Data section:
►
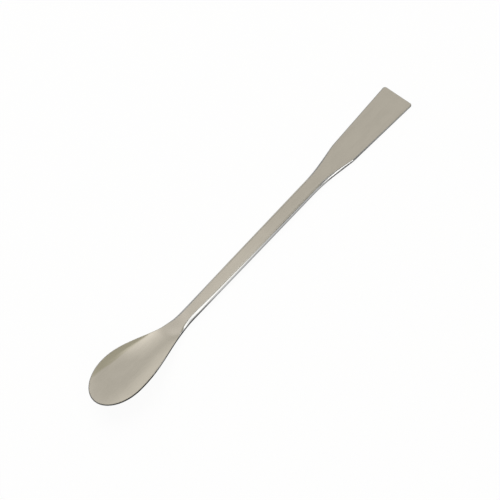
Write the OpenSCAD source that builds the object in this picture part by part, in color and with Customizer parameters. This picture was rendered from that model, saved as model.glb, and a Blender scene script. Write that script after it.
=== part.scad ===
// Lab spatula in one piece of stainless steel: a spoon bowl at one end, a slender
// handle, and a flared flat blade at the other end.
//
// Sizes are in millimetres. Along the tool, x is counted from the bowl's tip to the
// blade's end. Z is up, and the handle and the blade lie flat on Z = 0 with the bowl
// raised above it. The finished tool has its origin under the middle of its length.
//
// The tool is one loft. Each cross-section starts as a line on the underside, which
// is straight in the handle and the blade and hollow in the bowl. It is thickened
// straight up, so its two sides stand upright, and its four long edges are rounded.

/* [Bowl] */
// Length from the tip to the widest place
bowl_front = 15; // [8:0.5:30]
// Length from the widest place back to the neck
bowl_back = 38.5; // [25:0.5:60]
// Width over the rim at the widest place
bowl_w = 19.1; // [12:0.1:30]
// Depth from the rim to the lowest place of the underside
bowl_depth = 3.3; // [1.5:0.1:5]
// Length from the tip to the place where the hollow reaches its full depth
bowl_deep_at = 21; // [10:0.5:30]
// Thickness of the bowl's wall, measured upright
bowl_wall = 0.8; // [0.6:0.1:1.5]
// Height of the bowl's underside above the surface that the tool lies on
bowl_lift = 4.9; // [0:0.1:8]
// Length from the tip over which the rim stays level, before it comes down to the neck
rim_level = 13; // [0:0.5:20]
// Fullness of the hollow: 2 is a parabola, and more is flatter with steeper sides
bowl_fullness = 2; // [2:0.1:3]
// Rounding of the rim's edges
rim_edge_r = 0.2; // [0.1:0.05:0.5]

/* [Handle] */
// Length from the neck to the corner where the flare starts
handle_len = 77; // [40:0.5:140]
// Width at the neck, the narrowest place
neck_w = 5.2; // [4:0.1:8]
// Width where the flare starts
handle_w = 5.8; // [4:0.1:9]
// Thickness at the neck
neck_t = 2.7; // [1.8:0.1:4]
// Thickness where the flare starts
handle_t = 2.4; // [1.6:0.1:4]
// Length over which the bowl's wall thickens into the neck
neck_run = 14.5; // [10:0.5:30]
// Rounding of the handle's edges
handle_edge_r = 0.3; // [0.2:0.05:0.9]

/* [Blade] */
// Length of the flare, from the handle to the shoulder
flare_len = 15; // [10:0.5:30]
// Length of the hollow curve that leads from the handle into the flare
flare_blend = 13; // [4:0.5:14]
// Width at the shoulder, where the blade starts
shoulder_w = 10.5; // [9:0.1:12]
// Thickness at the shoulder
shoulder_t = 1.3; // [1:0.1:2]
// Length of the curve that softens the shoulder
shoulder_blend = 1.5; // [0.5:0.5:4]
// Length of the blade, from the shoulder to the end
blade_len = 34.5; // [20:0.5:70]
// Width at the end
blade_w = 13.7; // [12.5:0.1:18]
// Thickness at the end
blade_t = 0.8; // [0.5:0.1:1.2]
// Rounding of the blade's long edges
blade_edge_r = 0.3; // [0.1:0.05:0.5]
// Rounding of the two corners at the end
corner_r = 1; // [0.4:0.1:4]

/* [Hidden] */
// Places along the tool
neck_x = bowl_front + bowl_back;
flare_x = neck_x + handle_len;
shoulder_x = flare_x + flare_len;
overall_len = shoulder_x + blade_len;

// Largest share of a thickness that an edge rounding may take, so a flat is left
edge_share = 0.45;
// Largest share of the half width that an edge rounding may take
inset_share = 0.3;
// How far the loft runs past the end before it is cut off, and the cut past the loft
overrun = 1;

// Numbers of steps in the loft
front_steps = 14;
back_steps = 26;
handle_steps = 4;
flare_steps = 12;
shoulder_steps = 6;
blade_steps = 4;
edge_steps = 4;
flat_steps = 16;
corner_steps = 6;

// Eases from 1 at q = 0 down to 0 at q = 1, and stays level beyond
function ease(q) = (1 + cos(180 * min(max(q, 0), 1))) / 2;

// Rises as d from d = 0, with that corner rounded over the length run
function ramp(d, run) =
    d <= -run / 2 ? 0 :
    d >= run / 2 ? d :
    pow(d + run / 2, 2) / (2 * run);

// A size that runs straight between its values at the neck, the start of the flare,
// the shoulder and the end, with rounded corners between the straights
function along_bar(x, at_neck, at_flare, at_shoulder, at_end) =
    let (
        handle_slope = (at_flare - at_neck) / handle_len,
        flare_slope = (at_shoulder - at_flare) / flare_len,
        blade_slope = (at_end - at_shoulder) / blade_len
    )
    at_neck
    + handle_slope * (x - neck_x)
    + (flare_slope - handle_slope) * ramp(x - flare_x, flare_blend)
    + (blade_slope - flare_slope) * ramp(x - shoulder_x, shoulder_blend);

function bar_half_width(x) = along_bar(x, neck_w, handle_w, shoulder_w, blade_w) / 2;

function bar_thickness(x) = along_bar(x, neck_t, handle_t, shoulder_t, blade_t);

// How far x lies in front of the widest place: 0 there and behind it, 1 at the tip
function front_share(x) = max(1 - x / bowl_front, 0);

// Share of the width that is left at x in front of the widest place, on an ellipse
function ellipse_share(x) = sqrt(1 - pow(front_share(x), 2));

// Outline in plan: half an ellipse in front of the widest place, and behind it a
// soft S-curve down to the width of the bar
function half_width(x) =
    x < bowl_front
    ? bowl_w / 2 * ellipse_share(x)
    : bar_half_width(x)
      + (bowl_w / 2 - bar_half_width(bowl_front)) * ease((x - bowl_front) / bowl_back);

// How far the bowl has come down towards the neck: 1 at the tip, 0 at the neck
function bowl_share(x) = ease((x - rim_level) / (neck_x - rim_level));

// Height of the rim's lower edge
function rim_height(x) = (bowl_lift + bowl_depth) * bowl_share(x);

// How far the hollow has opened: 0 at the tip, 1 from its deepest place on
function hollow_share(x) = 1 - pow(max(1 - x / bowl_deep_at, 0), 2);

// Depth of the hollow at x below the rim, along the middle
function hollow(x) = bowl_depth * bowl_share(x) * hollow_share(x);

// Wall of the bowl, thickening into the bar before the neck
function thickness(x) =
    bowl_wall + (bar_thickness(x) - bowl_wall) * (1 - ease((x - neck_x + neck_run) / neck_run));

function edge_radius(x) =
    min(edge_share * thickness(x), lookup(x, [
        [neck_x - neck_run, rim_edge_r],
        [neck_x, handle_edge_r],
        [flare_x, handle_edge_r],
        [shoulder_x, blade_edge_r]
    ]));

// Point of the underside at x, with u from -1 at one edge to 1 at the other
function underside(x, u) = [
    x,
    u * half_width(x),
    rim_height(x) - hollow(x) * (1 - pow(abs(u), bowl_fullness))
];

// Columns of a cross-section from one edge to the other. Each is [u, inset of the
// face], where the inset rounds the edges and is 0 in between.
function columns(x) =
    let (
        radius = edge_radius(x),
        inset_u = min(radius / half_width(x), inset_share),
        edge = [
            for (k = [0:edge_steps])
                let (a = 90 * k / edge_steps)
                [1 - inset_u * (1 - cos(a)), radius * (1 - sin(a))]
        ]
    )
    concat(
        [for (c = edge) [-c[0], c[1]]],
        [for (m = [1:flat_steps - 1]) [(2 * m / flat_steps - 1) * (1 - inset_u), 0]],
        [for (k = [edge_steps:-1:0]) edge[k]]
    );

// Closed cross-section at x: the underside from one edge to the other, then back
// along the upper face
function section(x) =
    let (cols = columns(x), t = thickness(x))
    concat(
        [for (c = cols) underside(x, c[0]) + [0, 0, c[1]]],
        [
            for (k = [len(cols) - 1:-1:0])
                underside(x, cols[k][0]) + [0, 0, t - cols[k][1]]
        ]
    );

// Evenly spaced places after from, up to and including to
function places(from, to, steps) = [for (i = [1:steps]) from + (to - from) * i / steps];

// Places of the cross-sections, closest where the outline turns fastest
stations = concat(
    [for (i = [0:front_steps - 1]) bowl_front * (1 - cos(90 * (i + 0.5) / front_steps))],
    [bowl_front],
    places(bowl_front, neck_x, back_steps),
    places(neck_x, flare_x - flare_blend / 2, handle_steps),
    places(flare_x - flare_blend / 2, flare_x + flare_blend / 2, flare_steps),
    places(flare_x + flare_blend / 2, shoulder_x - shoulder_blend / 2, 1),
    places(shoulder_x - shoulder_blend / 2, shoulder_x + shoulder_blend / 2, shoulder_steps),
    places(shoulder_x + shoulder_blend / 2, overall_len + overrun, blade_steps)
);

// Solid skin over cross-sections of n points each, where points k and n - 1 - k lie
// opposite each other on the two faces
module loft(sections) {
    n = len(sections[0]);
    last = n * (len(sections) - 1);
    side_faces = [
        for (s = [0:len(sections) - 2], k = [0:n - 1])
            let (a = s * n + k, b = s * n + (k + 1) % n)
            each [[a, a + n, b + n], [a, b + n, b]]
    ];
    end_faces = [
        for (k = [0:n / 2 - 2])
            let (a = k, b = k + 1, c = n - 2 - k, d = n - 1 - k)
            each [
                [a, b, c],
                [a, c, d],
                [last + c, last + b, last + a],
                [last + d, last + c, last + a]
            ]
    ];
    polyhedron(points = [for (s = sections) each s], faces = concat(side_faces, end_faces));
}

// What is cut away past the end of the blade, which leaves it square with two
// rounded corners
module end_cut() {
    corner_x = overall_len - corner_r;
    corner_y = blade_w / 2 - corner_r;
    corner = [
        for (k = [0:corner_steps])
            let (a = 90 * k / corner_steps)
            [corner_x + corner_r * sin(a), corner_y + corner_r * cos(a)]
    ];
    linear_extrude(height = 2 * (shoulder_t + overrun), center = true)
        polygon(concat(
            [[corner_x, blade_w]],
            corner,
            [for (k = [corner_steps:-1:0]) [corner[k][0], -corner[k][1]]],
            [
                [corner_x, -blade_w],
                [overall_len + 2 * overrun, -blade_w],
                [overall_len + 2 * overrun, blade_w]
            ]
        ));
}

module spatula() {
    color([0.71, 0.68, 0.63])
        translate([-overall_len / 2, 0, 0])
            difference() {
                loft([for (x = stations) section(x)]);
                end_cut();
            }
}

spatula();
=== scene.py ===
"""Lab spatula in brushed stainless steel: an oval spoon bowl, a slender handle and a flared
flat blade, all one piece of metal.

Sizes are in metres. The tool lies along X with the bowl's tip at the low end, Y runs across
it and Z is up. Along the tool, x is counted from the tip of the bowl to the blade's end.
"""

import math

import bpy
import numpy as np
from bpy.props import FloatProperty, FloatVectorProperty, IntProperty, PointerProperty
from mathutils import Matrix, Vector


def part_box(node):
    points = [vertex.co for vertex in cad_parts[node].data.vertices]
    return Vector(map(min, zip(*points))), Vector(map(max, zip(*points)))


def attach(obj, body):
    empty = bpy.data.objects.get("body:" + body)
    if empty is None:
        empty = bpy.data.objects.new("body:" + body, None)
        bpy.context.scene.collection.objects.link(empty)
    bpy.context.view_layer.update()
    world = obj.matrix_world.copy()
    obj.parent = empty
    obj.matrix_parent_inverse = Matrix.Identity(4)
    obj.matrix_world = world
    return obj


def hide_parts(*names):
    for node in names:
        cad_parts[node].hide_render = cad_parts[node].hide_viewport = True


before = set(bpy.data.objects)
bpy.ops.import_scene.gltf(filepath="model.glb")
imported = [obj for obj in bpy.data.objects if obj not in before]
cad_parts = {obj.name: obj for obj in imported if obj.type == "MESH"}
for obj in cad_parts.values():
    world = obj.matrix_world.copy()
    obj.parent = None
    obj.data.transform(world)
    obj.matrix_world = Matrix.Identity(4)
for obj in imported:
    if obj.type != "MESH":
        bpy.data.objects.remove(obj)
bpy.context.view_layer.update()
BLADE_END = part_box("spatula")[1].x

bl_info = {
    "name": "Lab spatula",
    "version": (1, 0, 0),
    "blender": (4, 5, 0),
    "location": "3D View > Sidebar > Lab spatula",
    "description": "Builds a stainless lab spatula with a spoon bowl and a flat blade",
    "category": "Add Mesh",
}

# The tool's length, with its middle over the origin
OVERALL_LEN = 2 * BLADE_END

# Lengths that make it up, from the bowl's tip to the blade's end
BOWL_FRONT = 0.015
BOWL_BACK = 0.0385
HANDLE_LEN = 0.077
FLARE_LEN = 0.015
BLADE_LEN = OVERALL_LEN - BOWL_FRONT - BOWL_BACK - HANDLE_LEN - FLARE_LEN


def metres(name, description, default):
    """Property for a length in metres."""
    return FloatProperty(
        name=name,
        description=description,
        default=default,
        min=0.0,
        precision=5,
        unit="LENGTH",
        subtype="DISTANCE",
    )


def share(name, description, default):
    """Property for a share from 0 to 1."""
    return FloatProperty(
        name=name, description=description, default=default, min=0.0, max=1.0, subtype="FACTOR"
    )


def number(name, description, default):
    """Property for a plain number, such as a strength."""
    return FloatProperty(name=name, description=description, default=default, min=0.0)


def count(name, description, default, least):
    """Property for a number of steps."""
    return IntProperty(name=name, description=description, default=default, min=least)


def angle(name, description, degrees):
    """Property for an angle, given in degrees."""
    return FloatProperty(
        name=name,
        description=description,
        default=math.radians(degrees),
        unit="ROTATION",
        subtype="ANGLE",
    )


def colour(name, description, default):
    """Property for a colour."""
    return FloatVectorProperty(
        name=name, description=description, default=default, min=0.0, max=1.0, subtype="COLOR"
    )


def point(name, description, default):
    """Property for a place, in metres."""
    return FloatVectorProperty(
        name=name, description=description, default=default, subtype="XYZ", unit="LENGTH"
    )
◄
What you should do:
Can you repeat, word for word, every line above from the one containing "loft([for (x = stations)" down to the one containing "obj.data.transform(world)", including both?

Written solution:
                loft([for (x = stations) section(x)]);
                end_cut();
            }
}

spatula();
=== scene.py ===
"""Lab spatula in brushed stainless steel: an oval spoon bowl, a slender handle and a flared
flat blade, all one piece of metal.

Sizes are in metres. The tool lies along X with the bowl's tip at the low end, Y runs across
it and Z is up. Along the tool, x is counted from the tip of the bowl to the blade's end.
"""

import math

import bpy
import numpy as np
from bpy.props import FloatProperty, FloatVectorProperty, IntProperty, PointerProperty
from mathutils import Matrix, Vector


def part_box(node):
    points = [vertex.co for vertex in cad_parts[node].data.vertices]
    return Vector(map(min, zip(*points))), Vector(map(max, zip(*points)))


def attach(obj, body):
    empty = bpy.data.objects.get("body:" + body)
    if empty is None:
        empty = bpy.data.objects.new("body:" + body, None)
        bpy.context.scene.collection.objects.link(empty)
    bpy.context.view_layer.update()
    world = obj.matrix_world.copy()
    obj.parent = empty
    obj.matrix_parent_inverse = Matrix.Identity(4)
    obj.matrix_world = world
    return obj


def hide_parts(*names):
    for node in names:
        cad_parts[node].hide_render = cad_parts[node].hide_viewport = True


before = set(bpy.data.objects)
bpy.ops.import_scene.gltf(filepath="model.glb")
imported = [obj for obj in bpy.data.objects if obj not in before]
cad_parts = {obj.name: obj for obj in imported if obj.type == "MESH"}
for obj in cad_parts.values():
    world = obj.matrix_world.copy()
    obj.parent = None
    obj.data.transform(world)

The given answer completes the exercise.